Instructions for the task | Reproduce exactly the lines below, from the first through the one containing "# Mesh helpers", and nothing more.

╭─ Source material

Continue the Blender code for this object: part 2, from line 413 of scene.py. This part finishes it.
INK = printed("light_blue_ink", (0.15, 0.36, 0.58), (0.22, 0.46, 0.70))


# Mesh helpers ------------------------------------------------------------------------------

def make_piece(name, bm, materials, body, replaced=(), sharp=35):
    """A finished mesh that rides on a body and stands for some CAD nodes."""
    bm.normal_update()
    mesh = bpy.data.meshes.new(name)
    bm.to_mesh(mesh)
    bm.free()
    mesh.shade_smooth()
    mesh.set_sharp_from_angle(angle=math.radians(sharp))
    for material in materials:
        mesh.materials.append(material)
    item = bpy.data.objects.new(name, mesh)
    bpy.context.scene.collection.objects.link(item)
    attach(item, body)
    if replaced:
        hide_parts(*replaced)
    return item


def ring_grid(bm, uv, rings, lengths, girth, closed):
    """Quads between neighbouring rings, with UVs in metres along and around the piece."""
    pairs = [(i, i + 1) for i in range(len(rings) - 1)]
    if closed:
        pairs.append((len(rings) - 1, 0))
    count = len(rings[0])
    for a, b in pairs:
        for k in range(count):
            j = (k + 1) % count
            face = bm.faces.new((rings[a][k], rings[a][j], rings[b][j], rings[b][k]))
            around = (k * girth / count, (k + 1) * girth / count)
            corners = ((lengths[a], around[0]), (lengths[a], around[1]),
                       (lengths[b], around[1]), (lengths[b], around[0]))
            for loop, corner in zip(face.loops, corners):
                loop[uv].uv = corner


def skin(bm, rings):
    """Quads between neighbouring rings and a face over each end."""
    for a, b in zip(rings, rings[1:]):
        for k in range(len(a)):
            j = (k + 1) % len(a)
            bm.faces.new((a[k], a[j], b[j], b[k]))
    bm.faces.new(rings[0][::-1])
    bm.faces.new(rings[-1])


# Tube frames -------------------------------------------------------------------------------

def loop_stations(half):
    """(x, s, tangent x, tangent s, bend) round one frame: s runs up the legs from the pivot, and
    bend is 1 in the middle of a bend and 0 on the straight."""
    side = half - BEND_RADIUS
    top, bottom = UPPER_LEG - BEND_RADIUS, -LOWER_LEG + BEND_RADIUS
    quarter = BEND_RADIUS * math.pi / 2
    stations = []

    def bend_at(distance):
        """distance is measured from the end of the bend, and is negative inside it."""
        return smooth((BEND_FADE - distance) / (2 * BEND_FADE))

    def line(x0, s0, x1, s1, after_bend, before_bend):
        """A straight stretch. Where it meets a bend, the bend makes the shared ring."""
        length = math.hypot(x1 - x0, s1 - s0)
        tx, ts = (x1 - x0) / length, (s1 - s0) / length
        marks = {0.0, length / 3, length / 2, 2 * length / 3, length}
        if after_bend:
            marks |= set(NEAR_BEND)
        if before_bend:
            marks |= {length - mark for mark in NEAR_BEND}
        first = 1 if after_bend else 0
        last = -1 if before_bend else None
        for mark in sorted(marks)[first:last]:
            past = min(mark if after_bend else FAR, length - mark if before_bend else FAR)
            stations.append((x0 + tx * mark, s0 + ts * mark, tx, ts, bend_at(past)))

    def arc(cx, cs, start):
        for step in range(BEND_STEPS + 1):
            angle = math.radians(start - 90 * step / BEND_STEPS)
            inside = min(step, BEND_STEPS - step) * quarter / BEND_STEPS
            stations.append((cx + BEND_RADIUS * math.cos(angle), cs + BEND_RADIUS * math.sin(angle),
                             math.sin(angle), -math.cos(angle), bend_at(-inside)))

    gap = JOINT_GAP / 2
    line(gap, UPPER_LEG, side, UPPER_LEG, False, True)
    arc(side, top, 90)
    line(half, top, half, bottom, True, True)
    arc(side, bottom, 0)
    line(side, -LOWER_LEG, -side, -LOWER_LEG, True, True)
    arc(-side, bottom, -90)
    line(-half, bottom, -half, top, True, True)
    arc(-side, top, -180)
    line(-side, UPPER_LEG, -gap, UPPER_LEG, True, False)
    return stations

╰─

Answer to the task |
Continue the Blender code for this object: part 2, from line 413 of scene.py. This part finishes it.
INK = printed("light_blue_ink", (0.15, 0.36, 0.58), (0.22, 0.46, 0.70))


# Mesh helpers ------------------------------------------------------------------------------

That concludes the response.